Достоевский описывает путешественника, который воспринимает чужое, новое и неожиданное не как расширяющееся самопознание, но в качестве самоутверждения на основании текстов и образов из путеводителя, возможно, прочитанного перед путешествием. В таком восприятии оригинал подменяется копией: Кельнский собор предстает как пресс-папье, Рубенс и Рафаэль рассматриваются с перспективы комментария в путеводителе. Такое восприятие только лишний раз подтверждает литературно упакованное и «инвентаризированное» знание о мире. Новые медийные средства (фотография) и возможности коммуникации (железная дорога) требуют общедоступной натуралистичности в универсальном взгляде на мир.
895
Достоевский Ф. М.Полн. собр. соч.: В 30 т. Л.: Наука. 1976. Т. 5. С. 63.
На рубеже веков в сознании путешественника напластовываются образы и впечатления технически, бюрократически и экономически оформленных цивилизации и культуры, распространяющихся по миру из Западной Европы, к которым все более приобщается и Россия.

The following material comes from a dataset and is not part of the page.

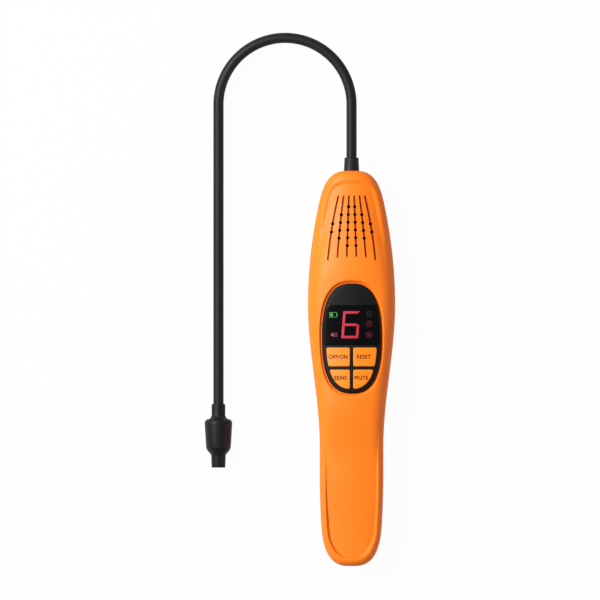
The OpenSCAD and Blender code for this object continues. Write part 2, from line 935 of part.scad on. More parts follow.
module cable_socket() {
    low = seam_height - cable_d / 2 - socket_wall;
    color("ivory")
    difference() {
        translate([-socket_width / 2, socket_y - socket_length / 2, low])
            cube([socket_width, socket_length, board_top - board_thickness - low]);
        along_y(socket_y - fit)
            cylinder(d = cable_d + 2 * fit, h = socket_length);
    }
}

module buzzer() {
    mouth = groove_width * 2;
    color([0.12, 0.12, 0.12])
    translate([0, grille_y, buzzer_z])
        difference() {
            cylinder(d = buzzer_d, h = buzzer_height);
            translate([0, 0, buzzer_height / 2])
                cylinder(d = mouth, h = buzzer_height);
        }
}

// A cell along +Y with its button at the far end
module cell() {
    rotate([-90, 0, 0])
        rotate_extrude()
            polygon([
                [0, 0], [cell_d / 2 - cell_edge, 0], [cell_d / 2, cell_edge],
                [cell_d / 2, cell_length - cell_edge], [cell_d / 2 - cell_edge, cell_length],
                [button_d / 2, cell_length], [button_d / 2, cell_length + button_length],
                [0, cell_length + button_length]
            ]);
}

// Cells 1 and 2 point up the left column, cells 3 and 4 down the right one
module battery(n) {
    pitch = cell_length + button_length;
    color("royalblue")
    if (n < 3)
        translate([-cell_x, tray_bottom_y + spring_room + (n - 1) * pitch, cell_z])
            cell();
    else
        translate([cell_x, tray_top_y - spring_room - (n - 3) * pitch, cell_z])
            rotate([0, 0, 180])
                cell();
}

// Contact plates: one bridges both columns at the butt, two stand alone at the upper end
module contact_plates() {
    color("lightgray") {
        translate([-cell_x - contact_width / 2, tray_bottom_y, cell_z - contact_width / 2])
            cube([2 * cell_x + contact_width, contact_thickness, contact_width]);
        for (side = [-1, 1])
            translate([side * cell_x - contact_width / 2, tray_top_y - contact_thickness,
                       cell_z - contact_width / 2])
                cube([contact_width, contact_thickness, contact_width]);
    }
}

// Conical coil spring along +Y, swept as one tube
spring_wire = 0.5;
spring_big_r = 3.4;
spring_small_r = 2;
spring_turns = 2.5;
spring_steps = 12;
wire_sides = 6;

module coil_spring(length) {
    rings = spring_turns * spring_steps;
    r = spring_wire / 2;
    rise = length - spring_wire;
    points = [for (k = [0:rings], side = [0:wire_sides - 1])
        let (turn = 360 * k / spring_steps)
        let (round = 360 * side / wire_sides)
        let (radius = mix(spring_big_r, spring_small_r, k / rings) + r * cos(round))
        [radius * cos(turn), r + rise * k / rings + r * sin(round), radius * sin(turn)]];
    sides = [for (k = [0:rings - 1], side = [0:wire_sides - 1])
        let (next = (side + 1) % wire_sides)
        let (a = k * wire_sides)
        each [
            [a + side, a + wire_sides + next, a + next],
            [a + side, a + wire_sides + side, a + wire_sides + next]
        ]];
    first = [[for (side = [0:wire_sides - 1]) side]];
    end = [[for (side = [wire_sides - 1:-1:0]) rings * wire_sides + side]];
    polyhedron(points, concat(first, sides, end));
}

module contact_springs() {
    length = spring_room - contact_thickness - fit;
    color("lightgray") {
        translate([-cell_x, tray_bottom_y + contact_thickness + fit / 2, cell_z])
            coil_spring(length);
        translate([cell_x, tray_top_y - contact_thickness - fit / 2, cell_z])
            rotate([0, 0, 180])
                coil_spring(length);
    }
}

// Gooseneck: it leaves the housing along the neck's axis and bends back in a plane through it.
// The plane is turned about that axis until the probe lies on the same table as the back.
bend_y = half_length + neck_run;
probe_x = -2 * bend_radius;
probe_top_y = bend_y - probe_run;
neck_tilt = asin((seam_height - probe_d / 2) / (2 * bend_radius));
sheath_start_y = anchor_y + sheath_tail;
core_tail = 1;
spigot_length = 5.3;
spigot_d = 11.2;

module in_neck_plane() {
    translate([0, 0, seam_height])
        rotate([0, -neck_tilt, 0])
            children();
}

// A round bar that runs from start_y up the neck, round the bend and down to end_y
module neck_bar(d, start_y, end_y) {
    translate([0, start_y, 0])
        rotate([-90, 0, 0])
            cylinder(d = d, h = bend_y - start_y);
    translate([-bend_radius, bend_y, 0])
        rotate_extrude(angle = 180, $fn = 128)
            translate([bend_radius, 0])
                circle(d = d);
    translate([probe_x, end_y, 0])
        rotate([-90, 0, 0])
            cylinder(d = d, h = bend_y - end_y);
}

module neck_tube(d, bore, start_y, end_y) {
    difference() {
        neck_bar(d, start_y, end_y);
        neck_bar(bore, start_y - over, end_y - over);
    }
}

module gooseneck_sheath() {
    color([0.12, 0.12, 0.12])
    in_neck_plane()
        neck_tube(sheath_d, sheath_d - 2 * sheath_wall, sheath_start_y, probe_top_y - sleeve_length);
}

module gooseneck_core() {
    color("slategray")
    in_neck_plane()
        neck_tube(core_d, core_d - 2 * core_wall, sheath_start_y - core_tail, probe_top_y - sleeve_length);
}

module sensor_cable() {
    color("maroon")
    in_neck_plane()
        neck_bar(cable_d, socket_y, probe_top_y - socket_t + fit);
}

module gooseneck_collar() {
    color([0.14, 0.15, 0.17])
    along_y(flange_y - flange_width)
        rotate_extrude()
            polygon([
                [sheath_d / 2 + fit / 2, 0], [flange_d / 2, 0], [flange_d / 2, flange_width],
                [collar_stem_d / 2, flange_width], [collar_stem_d / 2, flange_width + flange_depth],
                [collar_d / 2, flange_width + flange_depth],
                [collar_tip_d / 2, flange_width + flange_depth + collar_length - cell_edge],
                [collar_tip_d / 2 - cell_edge, flange_width + flange_depth + collar_length],
                [sheath_d / 2 + fit / 2, flange_width + flange_depth + collar_length]
            ]);
}

// Ferrule crimped on the sheath's end, with two crimped waists
module gooseneck_anchor() {
    waist = anchor_d / 2 - cell_edge;
    color("silver")
    along_y(anchor_y)
        rotate_extrude()
            polygon([
                [sheath_d / 2 + fit / 2, 0], [waist, 0], [anchor_d / 2, cell_edge],
                [anchor_d / 2, anchor_length / 4], [waist, anchor_length / 3],
                [anchor_d / 2, anchor_length / 2 - saddle_width / 2],
                [anchor_d / 2, anchor_length / 2 + saddle_width / 2], [waist, 2 * anchor_length / 3],
                [anchor_d / 2, 3 * anchor_length / 4], [anchor_d / 2, anchor_length - cell_edge],
                [waist, anchor_length], [sheath_d / 2 + fit / 2, anchor_length]
            ]);
}

// Probe: every piece is turned about the gooseneck's far end, t runs away from its top edge
seam_t = sleeve_length + flare_length;
socket_t = seam_t + 3.4;
socket_d = 8.4;
socket_depth = 3;
pin_d = 0.6;
pin_length = 1.8;
pin_ring = 2.4;
sensor_d = 8;
sensor_length = 4.8;
seal_d = 1.2;
seal_t = seam_t + 2.6;
seam_d = 12.4;
sleeve_edge = 0.9;
cap_mouth = 0.15;
filter_t = seam_t + barrel_length - 2.6;
filter_thickness = 1;
flare_steps = 6;
shoulder_length = 2.5;

module along_probe() {
    in_neck_plane()
        translate([probe_x, probe_top_y, 0])
            rotate([90, 0, 0])
                children();
}

// Concave flare from the sleeve to the seam, and convex shoulder from the seam to the barrel
flare_points = [for (k = [1:flare_steps])
    let (a = 90 * k / flare_steps)
    [sleeve_d / 2 + (seam_d - sleeve_d) / 2 * (1 - cos(a)), sleeve_length + flare_length * sin(a)]];
shoulder_points = [for (k = [0:flare_steps])
    let (a = 90 * k / flare_steps)
    [seam_d / 2 + (probe_d - seam_d) / 2 * sin(a), seam_t + cap_mouth + shoulder_length * (1 - cos(a))]];

module probe_holder() {
    bore = sheath_d / 2 + fit / 2;
    spigot_end = seam_t + spigot_length;
    groove = seal_d / 2 + fit;
    color([0.16, 0.16, 0.17])
    along_probe()
        difference() {
            rotate_extrude()
                polygon(concat(
                    [[0, 0], [sleeve_d / 2 - sleeve_edge, 0], [sleeve_d / 2, sleeve_edge],
                     [sleeve_d / 2, sleeve_length]],
                    flare_points,
                    [[spigot_d / 2, seam_t], [spigot_d / 2, seal_t - groove],
                     [spigot_d / 2 - seal_d + fit, seal_t - groove],
                     [spigot_d / 2 - seal_d + fit, seal_t + groove], [spigot_d / 2, seal_t + groove],
                     [spigot_d / 2, spigot_end], [0, spigot_end]]
                ));
            translate([0, 0, -over])
                cylinder(r = bore, h = sleeve_length + over + fit);
            cylinder(d = cable_d + 2 * fit, h = spigot_end);
            translate([0, 0, socket_t])
                cylinder(d = socket_d + 2 * fit, h = spigot_end);
        }
}

module probe_seal() {
    color([0.05, 0.05, 0.05])
    along_probe()
        translate([0, 0, seal_t])
            rotate_extrude()
                translate([spigot_d / 2 + fit - seal_d / 2, 0])
                    circle(d = seal_d, $fn = 32);
}

module sensor_socket() {
    color("saddlebrown")
    along_probe()
        translate([0, 0, socket_t]) {
            cylinder(d = socket_d, h = socket_depth);
            for (angle = [45:90:315])
                rotate([0, 0, angle])
                    translate([pin_ring, 0, socket_depth - fit])
                        cylinder(d = pin_d, h = pin_length + fit, $fn = 16);
        }
}

module sensor_element() {
    rim = sensor_d / 2;
    color("goldenrod")
    along_probe()
        translate([0, 0, socket_t + socket_depth + pin_length])
            rotate_extrude()
                polygon([
                    [0, 0], [rim, 0], [rim, cell_edge], [rim - cell_edge, 2 * cell_edge],
                    [rim - cell_edge, sensor_length - cell_edge], [rim - 2 * cell_edge, sensor_length],
                    [pin_ring, sensor_length], [pin_ring, sensor_length - cell_edge], [0, sensor_length - cell_edge]
                ]);
}

// Cap with its barrel, cone and nozzle: it pulls off the spigot
module probe_cap() {
    mouth = seam_t + cap_mouth;
    barrel_end = seam_t + barrel_length;
    nozzle_start = barrel_end + cone_length;
    tip = nozzle_start + nozzle_length;
    inner = spigot_d / 2 + seal_d / 6;
    color([0.12, 0.12, 0.12])
    along_probe()
        difference() {
            rotate_extrude()
                polygon(concat(
                    [[0, mouth]],
                    shoulder_points,
                    [[barrel_end_d / 2, barrel_end - sleeve_edge],
                     [barrel_end_d / 2 - sleeve_edge, barrel_end + sleeve_edge],
                     [nozzle_d / 2, nozzle_start], [nozzle_d / 2 - fit, tip - cell_edge],
                     [nozzle_d / 2 - cell_edge, tip], [0, tip]]
                ));
            translate([0, 0, mouth - over])
                cylinder(r = inner, h = barrel_end - mouth + over);
            translate([0, 0, barrel_end - fit])
                cylinder(r1 = inner, r2 = air_hole_d / 2, h = cone_length);
            translate([0, 0, barrel_end])
                cylinder(d = air_hole_d, h = cone_length + nozzle_length + over);
        }
}

module filter_disc() {
    color("whitesmoke")
    along_probe()
        translate([0, 0, filter_t])
            cylinder(d = spigot_d + seal_d / 3 - 2 * fit, h = filter_thickness);
}

front_housing();
rear_housing();
battery_door();
housing_screws();
control_panel();
display_window();
key(-1, 1);  // power_key
key(1, 1);  // reset_key
key(-1, -1);  // sensitivity_key
key(1, -1);  // mute_key
plunger(-1, 1);  // power_plunger
plunger(1, 1);  // reset_plunger
plunger(-1, -1);  // sensitivity_plunger
plunger(1, -1);  // mute_plunger
switch(-1, 1);  // power_switch
switch(1, 1);  // reset_switch
switch(-1, -1);  // sensitivity_switch
switch(1, -1);  // mute_switch
main_board();
board_screws();
led_display();
indicator_leds();
control_chip();
cable_socket();
buzzer();
battery(1);  // battery_1
battery(2);  // battery_2
battery(3);  // battery_3
battery(4);  // battery_4
contact_plates();
contact_springs();
gooseneck_collar();
gooseneck_anchor();
gooseneck_sheath();
gooseneck_core();
sensor_cable();
probe_holder();
probe_seal();
sensor_socket();
sensor_element();
filter_disc();
probe_cap();
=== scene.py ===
# %% [markdown]
# # A hand-held leak detector
#
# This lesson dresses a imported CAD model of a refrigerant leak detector: an orange waisted housing with
# a black control panel, and a black gooseneck that bends back to a sensing probe. The CAD model fixes
# where everything is. Blender adds smooth skins, small edges, printed marks, materials and light.
# Each step has a text cell that explains it, and short code cells that print what they made.

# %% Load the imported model
import json
import math

import bmesh
import bpy
from mathutils import Matrix, Vector


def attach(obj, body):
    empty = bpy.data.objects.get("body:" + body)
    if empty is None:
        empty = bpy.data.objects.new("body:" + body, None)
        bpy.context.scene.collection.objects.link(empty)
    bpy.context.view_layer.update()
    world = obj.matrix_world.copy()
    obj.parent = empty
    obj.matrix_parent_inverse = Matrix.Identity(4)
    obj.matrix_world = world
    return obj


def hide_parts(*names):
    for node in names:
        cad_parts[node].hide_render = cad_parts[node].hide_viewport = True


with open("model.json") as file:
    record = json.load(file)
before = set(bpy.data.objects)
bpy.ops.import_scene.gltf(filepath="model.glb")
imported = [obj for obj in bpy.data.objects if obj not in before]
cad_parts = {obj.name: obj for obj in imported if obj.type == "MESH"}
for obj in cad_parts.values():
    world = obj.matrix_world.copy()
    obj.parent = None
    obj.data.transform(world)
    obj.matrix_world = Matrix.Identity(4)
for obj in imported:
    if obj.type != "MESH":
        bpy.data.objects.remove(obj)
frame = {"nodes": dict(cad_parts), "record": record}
bpy.context.view_layer.update()
nodes = frame["nodes"]
scene = bpy.context.scene

# %% [markdown]
# ## Sizes
#
# The housing follows a rule: its outline, the height of its face and the step inside its rim are all
# functions of the place along its length. The same rule shapes the CAD solids, in millimetres. Here it
# is written once more, so that each skin can be drawn with many more points than a solid needs.

# %% Sizes of the housing, in millimetres
MM = 0.001
HALF_LENGTH = 115.0
HEAD_HALF, GRIP_HALF = 25.4, 18.55
HEAD_HEIGHT, GRIP_HEIGHT = 32.0, 27.5
SEAM_HEIGHT = 15.0
WALL = 2.4
FACE_RADIUS, NECK_RADIUS, CHEEK_SLOPE = 60.0, 30.0, 0.5
RIM_WIDTH, MID_RIM, NECK_RIM, BROW = 4.2, 1.8, 3.0, 2.3
NECK_STEP, BUTT_STEP = 1.05, 2.3
SHOULDER_WIDTH, SHOULDER_HEIGHT, WIDE_SHOULDER = 8.0, 7.0, 11.0
NECK_HEIGHT, BUTT_HEIGHT = 3.6, 5.0
BACK_WIDTH, BACK_HEIGHT = 6.6, 8.0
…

С другой стороны, в это время русское искусство и литература успешно позиционируют себя далеко за ее пределами. Для русских литераторов раннего модерна познание чужого в путешествии служит прежде всего в качестве материала при создании претенциозных автобиографических и/или поэтических текстов. Цели классических путешествий в Европу литературно проявляются в сжатом символистском стиле современного урбанизма (апокалипсическая городская поэма В. Брюсова «Конь блед», 1907) [896] , в орнаментальной эссеистике Андрея Белого («Париж», 1932) [897] или авангардистской фрагментарной прозе (Берлин В. Шкловского в «ZOO, или Письма не о любви», 1923). Речь идет не о полученных впечатлениях, но об оригинальной стилистике, растущей из внутренней саморефлексии. При этом предметность мотивов является лишь исходной точкой и почти несущественна.
896
Город в «Конь блсд», как пишет Брюсов К. И. Шутовскому, не Париж, Лондон или Нью-Йорк, но город будущего ( Брюсов В.Собр. соч. М.: Художественная литература, 1973. Т. 1. С. 637).
897
Белый А.Париж // Белый Андрей. Между двух революций. М.: Художественная литература, 1990. С. 128–130.

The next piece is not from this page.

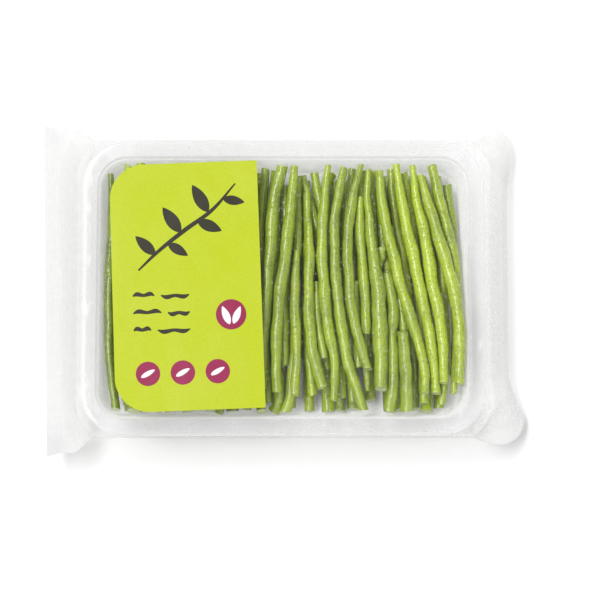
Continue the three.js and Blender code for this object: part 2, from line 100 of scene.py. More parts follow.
# as curveThrough, but each column never overshoots its own values
def easeThrough(rows, at):
    rows = np.asarray(rows, dtype=float)
    step = np.diff(rows, axis=0)
    both = step[:-1] * step[1:]
    middle = np.where(both > 0, 2 * both / np.where(both > 0, step[:-1] + step[1:], 1), 0)
    slope = np.vstack([step[:1], middle, step[-1:]])
    at = np.clip(at, 0, len(rows) - 1)
    i = np.minimum(at.astype(int), len(rows) - 2)
    t = (at - i)[:, None]
    return ((2 * t**3 - 3 * t**2 + 1) * rows[i] + (t**3 - 2 * t**2 + t) * slope[i]
            + (3 * t**2 - 2 * t**3) * rows[i + 1] + (t**3 - t**2) * slope[i + 1])


# links are pairs of an input socket and a socket or a value to give it
def setInputs(tree, node, links):
    for socket, source in links:
        if isinstance(source, bpy.types.NodeSocket):
            tree.links.new(source, node.inputs[socket])
        else:
            node.inputs[socket].default_value = source


def addNode(tree, kind, links=(), **settings):
    node = tree.nodes.new(kind)
    for key, value in settings.items():
        setattr(node, key, value)
    setInputs(tree, node, links)
    return node


def newMaterial(name):
    material = bpy.data.materials.new(name)
    material.use_nodes = True
    material.node_tree.nodes.clear()
    return material, material.node_tree


def mathNode(tree, operation, *values, clamp=False):
    links = [(i, value) for i, value in enumerate(values)]
    return addNode(tree, "ShaderNodeMath", links, operation=operation, use_clamp=clamp).outputs[0]


def mixColour(tree, factor, first, second, blend="MIX"):
    node = addNode(tree, "ShaderNodeMix", [(0, factor), (6, first), (7, second)],
                   data_type="RGBA", blend_type=blend)
    return node.outputs[2]


def rampNode(tree, source, stops):
    node = addNode(tree, "ShaderNodeValToRGB", [("Fac", source)])
    ramp = node.color_ramp
    while len(ramp.elements) < len(stops):
        ramp.elements.new(0.5)
    for element, (position, colour) in zip(ramp.elements, stops):
        element.position = position
        element.color = (*colour, 1) if len(colour) == 3 else colour
    return node.outputs["Color"]


def noiseNode(tree, vector, scale, detail=2, roughness=0.5):
    links = [("Vector", vector), ("Scale", scale), ("Detail", detail), ("Roughness", roughness)]
    return addNode(tree, "ShaderNodeTexNoise", links).outputs["Fac"]


def attributeNode(tree, name):
    return addNode(tree, "ShaderNodeAttribute", attribute_name=name).outputs["Fac"]


# object coordinates turned from metres to millimetres and stretched
def millimetres(tree, stretch=(1, 1, 1)):
    place = addNode(tree, "ShaderNodeTexCoord").outputs["Object"]
    scale = tuple(s / mm for s in stretch)
    return addNode(tree, "ShaderNodeMapping", [("Vector", place), ("Scale", scale)]).outputs[0]


# scattered round drops: cells of a voronoi pattern, kept at random, each with a soft round height
def makeDropsGroup():
    group = bpy.data.node_groups.new("drops", "ShaderNodeTree")
    face = group.interface
    face.new_socket(name="Vector", in_out="INPUT", socket_type="NodeSocketVector")
    for name, start in (("Scale", 1.0), ("Size", 0.3), ("Share", 0.5)):
        face.new_socket(name=name, in_out="INPUT", socket_type="NodeSocketFloat").default_value = start
    face.new_socket(name="Mask", in_out="OUTPUT", socket_type="NodeSocketFloat")
    source = group.nodes.new("NodeGroupInput").outputs
    cells = addNode(group, "ShaderNodeTexVoronoi", [
        ("Vector", source["Vector"]), ("Scale", source["Scale"])])
    pick = addNode(group, "ShaderNodeSeparateColor", [("Color", cells.outputs["Color"])]).outputs
    kept = mathNode(group, "LESS_THAN", pick[0], source["Share"])
    size = mathNode(group, "MULTIPLY", source["Size"], mathNode(group, "ADD", pick[1], 0.4))
    reach = mathNode(group, "DIVIDE", cells.outputs["Distance"], size)
    inside = mathNode(group, "SUBTRACT", 1.0, reach, clamp=True)
    dome = mathNode(group, "POWER", inside, 0.6)
    result = group.nodes.new("NodeGroupOutput")
    group.links.new(mathNode(group, "MULTIPLY", dome, kept), result.inputs["Mask"])
    return group


dropsGroup = makeDropsGroup()


def dropsNode(tree, vector, scale, size, share):
    node = tree.nodes.new("ShaderNodeGroup")
    node.node_tree = dropsGroup
    setInputs(tree, node, [("Vector", vector), ("Scale", scale), ("Size", size), ("Share", share)])
    return node.outputs["Mask"]


# a normal turned toward the vertical, up or down with the side it faces: haze scatters light inside a
# sheet, so a slope is lit almost like a flat one
def makeEvenGroup():
    group = bpy.data.node_groups.new("even_light", "ShaderNodeTree")
    group.interface.new_socket(name="Normal", in_out="INPUT", socket_type="NodeSocketVector")
    group.interface.new_socket(name="Normal", in_out="OUTPUT", socket_type="NodeSocketVector")
    normal = group.nodes.new("NodeGroupInput").outputs["Normal"]
    z = addNode(group, "ShaderNodeSeparateXYZ", [(0, normal)]).outputs["Z"]
    steep = mathNode(group, "MULTIPLY", z, 8.0)
    side = mathNode(group, "MINIMUM", mathNode(group, "MAXIMUM", steep, -1.0), 1.0)
    height = mathNode(group, "MULTIPLY", side, 1.2)
    lift = addNode(group, "ShaderNodeCombineXYZ", [("Z", height)]).outputs[0]
    turned = addNode(group, "ShaderNodeVectorMath", [(0, normal), (1, lift)], operation="ADD").outputs[0]
    unit = addNode(group, "ShaderNodeVectorMath", [(0, turned)], operation="NORMALIZE").outputs[0]
    result = group.nodes.new("NodeGroupOutput")
    group.links.new(unit, result.inputs["Normal"])
    return group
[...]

На рубеже веков в Европе усиливается внимание не только к русской литературе. Быстро растет и международное значение русского естествознания. С XVIII века русские ученые, в первую очередь — этнографы, геологи и географы, публиковали отчеты о своих путешествиях; на первых порах это специальные данные о восточных областях империи. В течение XIX века русская наука усиленно интегрировалась в европейскую. С развитием массовой литературы рос и читательский интерес к беллетризованным описаниям путешествий, в том числе и к путешествиям ученых [898] . Научные экспедиции поставляли материал приключенческих историй для развлечения публики. Такое чтение дополняло или заменяло туристические путешествия в экзотические страны.
898
Уже в 1870-е годы беллетризованные путевые отчеты писал наряду с другими геолог князь П. А. Кропоткин, более известный как анархист.